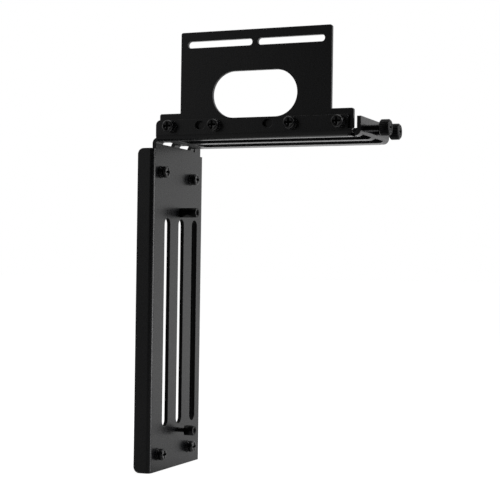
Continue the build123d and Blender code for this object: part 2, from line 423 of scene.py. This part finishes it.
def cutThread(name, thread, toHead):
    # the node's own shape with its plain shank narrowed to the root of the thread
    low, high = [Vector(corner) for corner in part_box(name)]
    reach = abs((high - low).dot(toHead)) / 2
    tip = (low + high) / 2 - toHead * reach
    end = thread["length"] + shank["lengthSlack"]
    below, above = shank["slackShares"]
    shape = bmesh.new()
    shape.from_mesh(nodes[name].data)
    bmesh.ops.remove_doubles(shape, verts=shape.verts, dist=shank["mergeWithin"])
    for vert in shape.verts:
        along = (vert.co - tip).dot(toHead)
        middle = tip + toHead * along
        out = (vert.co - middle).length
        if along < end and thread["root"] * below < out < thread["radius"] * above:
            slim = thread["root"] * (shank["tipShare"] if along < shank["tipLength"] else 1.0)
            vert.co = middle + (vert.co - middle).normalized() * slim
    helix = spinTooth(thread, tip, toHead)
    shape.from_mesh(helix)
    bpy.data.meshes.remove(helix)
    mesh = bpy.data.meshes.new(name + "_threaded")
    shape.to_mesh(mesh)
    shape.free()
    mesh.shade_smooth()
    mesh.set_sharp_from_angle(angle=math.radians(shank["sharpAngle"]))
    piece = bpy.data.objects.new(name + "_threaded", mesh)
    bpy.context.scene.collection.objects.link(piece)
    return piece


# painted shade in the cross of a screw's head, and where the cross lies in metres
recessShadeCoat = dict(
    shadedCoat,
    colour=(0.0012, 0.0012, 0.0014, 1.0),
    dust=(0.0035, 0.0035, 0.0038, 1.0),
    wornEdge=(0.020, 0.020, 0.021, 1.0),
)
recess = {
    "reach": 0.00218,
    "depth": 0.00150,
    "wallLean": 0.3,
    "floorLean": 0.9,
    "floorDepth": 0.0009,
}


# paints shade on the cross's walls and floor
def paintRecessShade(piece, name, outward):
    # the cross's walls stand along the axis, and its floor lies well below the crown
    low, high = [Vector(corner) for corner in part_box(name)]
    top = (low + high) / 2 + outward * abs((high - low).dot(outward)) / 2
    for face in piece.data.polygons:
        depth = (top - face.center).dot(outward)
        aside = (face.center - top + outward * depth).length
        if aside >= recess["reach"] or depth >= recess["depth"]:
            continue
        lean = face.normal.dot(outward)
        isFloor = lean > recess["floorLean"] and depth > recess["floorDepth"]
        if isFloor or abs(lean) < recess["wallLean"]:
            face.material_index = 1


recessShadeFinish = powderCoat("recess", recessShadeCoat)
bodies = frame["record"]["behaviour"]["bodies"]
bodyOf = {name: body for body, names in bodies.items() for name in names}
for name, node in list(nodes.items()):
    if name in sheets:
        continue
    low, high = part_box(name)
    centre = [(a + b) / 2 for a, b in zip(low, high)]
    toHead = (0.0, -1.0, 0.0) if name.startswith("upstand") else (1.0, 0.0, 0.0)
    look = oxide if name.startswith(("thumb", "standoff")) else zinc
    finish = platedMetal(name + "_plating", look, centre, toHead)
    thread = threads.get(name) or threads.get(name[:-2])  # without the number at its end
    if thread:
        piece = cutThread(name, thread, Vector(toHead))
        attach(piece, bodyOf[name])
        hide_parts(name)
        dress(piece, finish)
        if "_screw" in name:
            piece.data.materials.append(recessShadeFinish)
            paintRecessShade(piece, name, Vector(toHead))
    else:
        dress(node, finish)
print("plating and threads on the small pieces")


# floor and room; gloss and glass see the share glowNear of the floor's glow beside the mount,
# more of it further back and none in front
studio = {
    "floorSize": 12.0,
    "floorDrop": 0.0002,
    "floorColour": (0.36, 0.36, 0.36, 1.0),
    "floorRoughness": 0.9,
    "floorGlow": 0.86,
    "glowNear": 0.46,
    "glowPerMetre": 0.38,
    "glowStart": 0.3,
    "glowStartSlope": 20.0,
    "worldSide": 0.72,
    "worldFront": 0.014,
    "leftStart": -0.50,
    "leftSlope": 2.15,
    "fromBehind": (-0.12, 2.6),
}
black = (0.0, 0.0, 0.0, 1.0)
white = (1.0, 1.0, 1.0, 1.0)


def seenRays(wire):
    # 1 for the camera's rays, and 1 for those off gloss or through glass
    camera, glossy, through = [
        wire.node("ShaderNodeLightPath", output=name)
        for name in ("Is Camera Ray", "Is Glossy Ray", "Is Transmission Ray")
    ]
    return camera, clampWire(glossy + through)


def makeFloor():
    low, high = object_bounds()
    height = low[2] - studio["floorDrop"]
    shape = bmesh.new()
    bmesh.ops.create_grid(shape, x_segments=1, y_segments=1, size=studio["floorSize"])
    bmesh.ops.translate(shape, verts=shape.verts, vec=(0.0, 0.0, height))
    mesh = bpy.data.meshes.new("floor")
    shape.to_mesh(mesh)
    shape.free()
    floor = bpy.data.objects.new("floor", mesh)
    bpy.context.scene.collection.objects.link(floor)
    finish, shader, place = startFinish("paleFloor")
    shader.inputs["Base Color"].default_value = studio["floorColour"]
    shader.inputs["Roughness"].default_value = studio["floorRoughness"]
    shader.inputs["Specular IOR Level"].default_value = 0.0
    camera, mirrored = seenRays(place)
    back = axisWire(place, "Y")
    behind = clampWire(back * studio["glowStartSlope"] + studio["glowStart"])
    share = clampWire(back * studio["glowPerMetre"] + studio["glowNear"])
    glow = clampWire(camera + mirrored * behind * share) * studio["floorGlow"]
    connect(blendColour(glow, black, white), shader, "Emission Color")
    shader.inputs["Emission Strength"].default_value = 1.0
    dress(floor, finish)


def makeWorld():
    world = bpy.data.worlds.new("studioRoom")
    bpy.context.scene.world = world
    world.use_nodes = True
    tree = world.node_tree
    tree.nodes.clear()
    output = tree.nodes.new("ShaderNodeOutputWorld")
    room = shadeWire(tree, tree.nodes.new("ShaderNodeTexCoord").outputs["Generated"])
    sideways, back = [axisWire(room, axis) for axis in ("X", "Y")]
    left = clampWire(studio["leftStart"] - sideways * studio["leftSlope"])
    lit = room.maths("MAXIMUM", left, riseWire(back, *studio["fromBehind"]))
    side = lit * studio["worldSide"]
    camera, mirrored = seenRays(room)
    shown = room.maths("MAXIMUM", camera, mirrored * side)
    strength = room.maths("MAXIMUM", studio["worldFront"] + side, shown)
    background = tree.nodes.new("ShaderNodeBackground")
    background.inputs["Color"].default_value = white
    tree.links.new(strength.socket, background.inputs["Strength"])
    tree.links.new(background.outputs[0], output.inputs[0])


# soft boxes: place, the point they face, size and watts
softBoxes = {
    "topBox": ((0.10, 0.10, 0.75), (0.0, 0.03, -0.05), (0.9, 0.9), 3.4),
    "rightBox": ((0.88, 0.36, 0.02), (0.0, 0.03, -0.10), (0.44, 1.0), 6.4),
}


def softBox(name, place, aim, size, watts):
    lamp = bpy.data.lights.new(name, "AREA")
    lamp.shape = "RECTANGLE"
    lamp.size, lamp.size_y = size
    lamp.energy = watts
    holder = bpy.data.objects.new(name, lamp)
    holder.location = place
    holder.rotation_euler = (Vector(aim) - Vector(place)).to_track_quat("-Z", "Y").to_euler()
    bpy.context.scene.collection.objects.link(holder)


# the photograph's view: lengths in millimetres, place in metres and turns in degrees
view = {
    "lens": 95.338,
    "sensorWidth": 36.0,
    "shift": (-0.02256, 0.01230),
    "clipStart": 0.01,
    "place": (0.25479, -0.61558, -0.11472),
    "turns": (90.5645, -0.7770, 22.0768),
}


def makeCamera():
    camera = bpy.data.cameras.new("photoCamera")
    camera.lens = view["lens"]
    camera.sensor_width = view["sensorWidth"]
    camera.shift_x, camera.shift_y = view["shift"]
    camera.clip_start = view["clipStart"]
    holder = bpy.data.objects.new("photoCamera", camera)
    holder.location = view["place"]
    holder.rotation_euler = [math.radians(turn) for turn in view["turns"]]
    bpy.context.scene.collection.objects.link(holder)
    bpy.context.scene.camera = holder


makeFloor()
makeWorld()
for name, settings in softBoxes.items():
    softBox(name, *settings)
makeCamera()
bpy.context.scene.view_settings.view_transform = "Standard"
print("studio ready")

▶ _Task description_
Copy each line of the listing in which the word "scene" can be found.

▶ _Answer to the exercise_
Continue the build123d and Blender code for this object: part 2, from line 423 of scene.py. This part finishes it.
    bpy.context.scene.collection.objects.link(piece)
    bpy.context.scene.collection.objects.link(floor)
    bpy.context.scene.world = world
    bpy.context.scene.collection.objects.link(holder)
    bpy.context.scene.collection.objects.link(holder)
    bpy.context.scene.camera = holder
bpy.context.scene.view_settings.view_transform = "Standard"